# What are these strange files in my Kindle/documents folder?



## SeymourKopath (Jul 24, 2012)

Looking at my Kindle/documents folder this morning I noticed three files with the name of:
".fuse hidden(followed by a 16-digit hex number)" with no 3-digit extension. (The filename does not include parentheses.)

One is 10 KB, the other two are the same size at 2.170 MB.

All three were last modified within the past 12 hours. I don't recall seeing these kinds of files before this morning.

Any idea what they are, what they are for, and do I need to keep them on my Kindle Touch?


----------



## Betsy the Quilter (Oct 27, 2008)

On the Amazon forums, they say this:

jstmgn says:


> On http://ubuntuforums.org/showthread.php?t=550145 this answer to a similar question:
> "You can safely ignore .fuse_hiddenXXXX files. It means a file was deleted but there is at least one software which is still using it, so it can't be removed permanently. It will be done automatically when the relevant software stops using the file or exists. Such files are always gone after umount/reboot. This is how Linux and any Unix works but only FUSE exposes these files to the user. In the future we may try to make them unvisible but that's not very simple." NTFS-3G Developer: http://www.tuxera.com/community/ntfs-3g-download/


and this:

Merkin Muffley says:


> Customer service uses those files to peer into your pants and report on what kind/color underwear you're wearing. Don't worry about it, they've agreed to not look inside your underwear.




So it looks like they are system files that are supposed to disappear.

Betsy


----------



## SeymourKopath (Jul 24, 2012)

Thanks for that Betsy. Interesting information about stuff that goes on behind the curtain.


----------



## The Hooded Claw (Oct 12, 2009)

Ohmigosh, now Kindle CS knows about my underwear with the little rocket ships on them!


----------



## Ann in Arlington (Oct 27, 2008)

The Hooded Claw said:


> Ohmigosh, now Kindle CS knows about my underwear with the little rocket ships on them!

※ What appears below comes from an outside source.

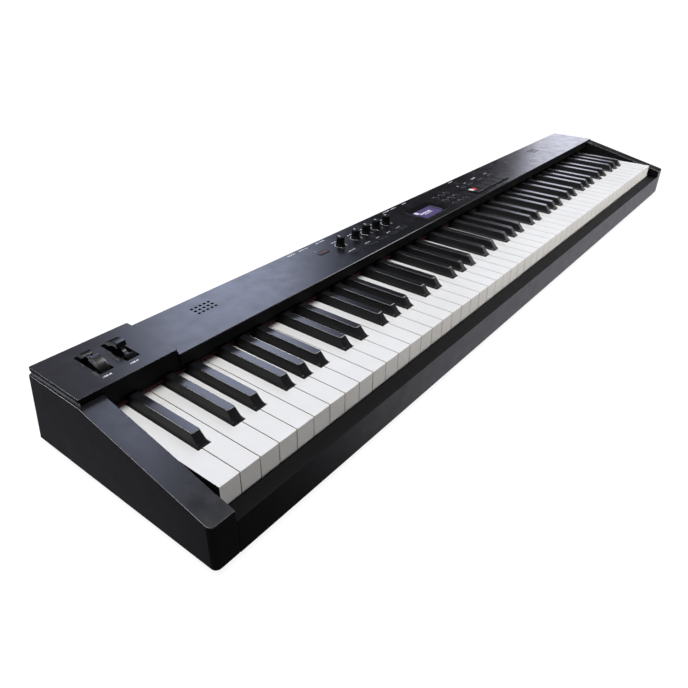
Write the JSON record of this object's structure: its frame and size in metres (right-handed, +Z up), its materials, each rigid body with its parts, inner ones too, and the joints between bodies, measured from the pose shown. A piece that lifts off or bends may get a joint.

Well, and now We All know!


----------



## KayakerNC (Oct 7, 2009)

Some days.......


----------



## Wingpeople (Oct 7, 2011)

Calvin, psyching up to read something on his Kindle.


----------



## The Hooded Claw (Oct 12, 2009)

KayakerNC said:


> Some days.......


Egg-zackly!

These were a running gag back in the glory days of Calvin and Hobbes...


----------